How Often Can You Bite The Hands That Feed You In TV? The More The Better
Lawrence O'Donnell on MSNBC's "The Last Word" took some 13-plus minutes to dig into not just Donald Trump's theoretical run for the presidency, but into NBC executives letting the glaring media attention on Trump get to this level.
He is critical of the network that probably knows whether The Donald will make good on his big promise.
O'Donnell is not Keith Olbermann when it comes to witty TV writing. But his attack on network executives is somewhat more severe than Olbermann's sometimes criticism of MSNBC and NBC News executives. Olbermann took NBC to task for its inconsistent policy when it comes to donations of political candidates by NBC on-air personnel.

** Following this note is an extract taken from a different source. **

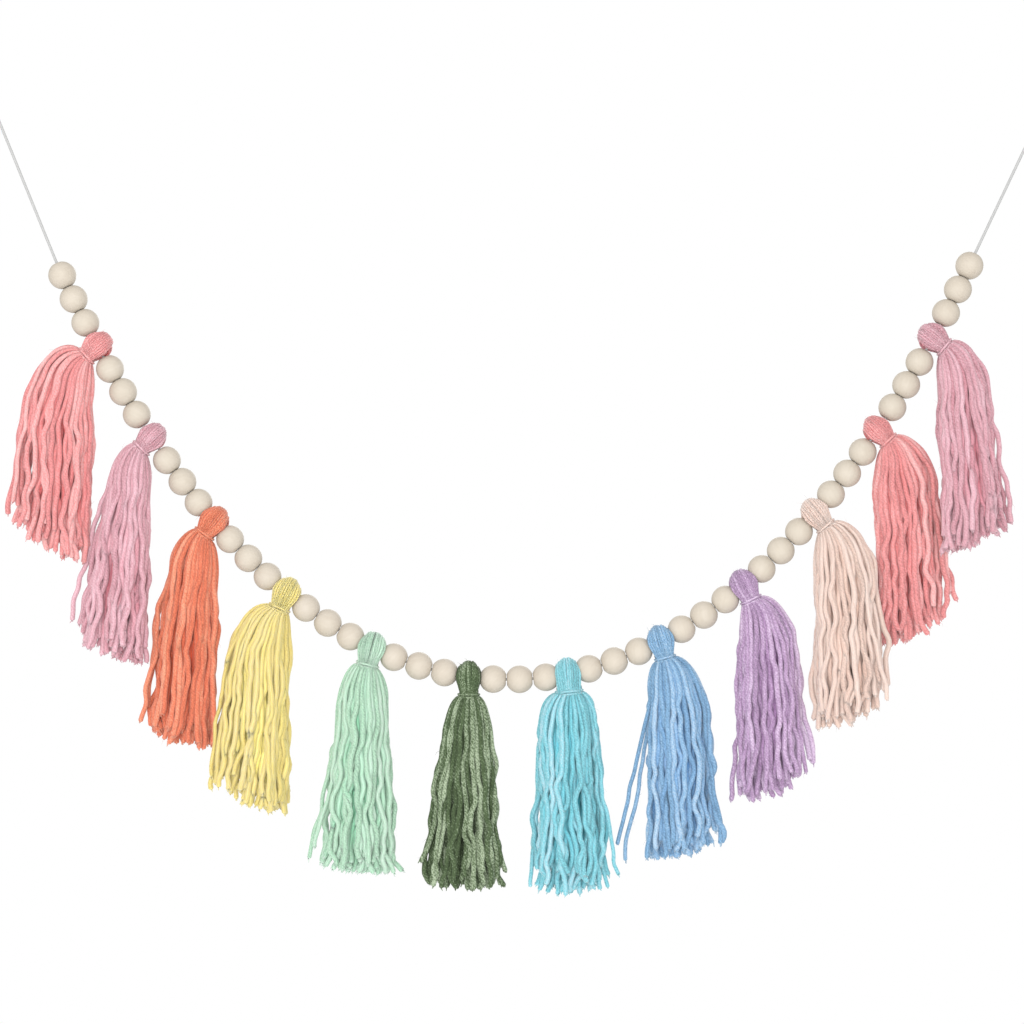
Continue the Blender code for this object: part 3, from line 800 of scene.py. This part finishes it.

O'Donnell's concerns allude to Trump's seeming racisms and outlandish behavior -- that NBC executives should own up to whether this is just a publicity stunt or something more.
Good journalism and commentary always keeps its church and state dimension intact-- not just with commerce but with any senior management decisions.
Different from Olbermann -- who had the MSNBC time slot currently before O'Donnell -- O'Donnell has attacked NBC Entertainment executives, not NBC News executives.
This isn't the first time on-air talent has taken shots at their management bosses.
David Letterman has done this for years -- at the expense of both NBC and CBS executives. Letterman offers up more jokes -- mixing in more entertainment value. All that gives him a bit more leeway.
No matter what, O'Donnell will never compete with the high water mark set by Charlie Sheen's rants against his bosses -- producer Chuck Lorre, CBS Corp. and Warner Bros. (To some that's what got Sheen fired). Then again, Sheen doesn't have his own CBS news cable channel program to vent.
Now, we can only hope an MSNBC promo goes to another level: "Tonight on MSNBC's 'The Last Word'! Lawrence O'Donnell has a few choice words about NBC."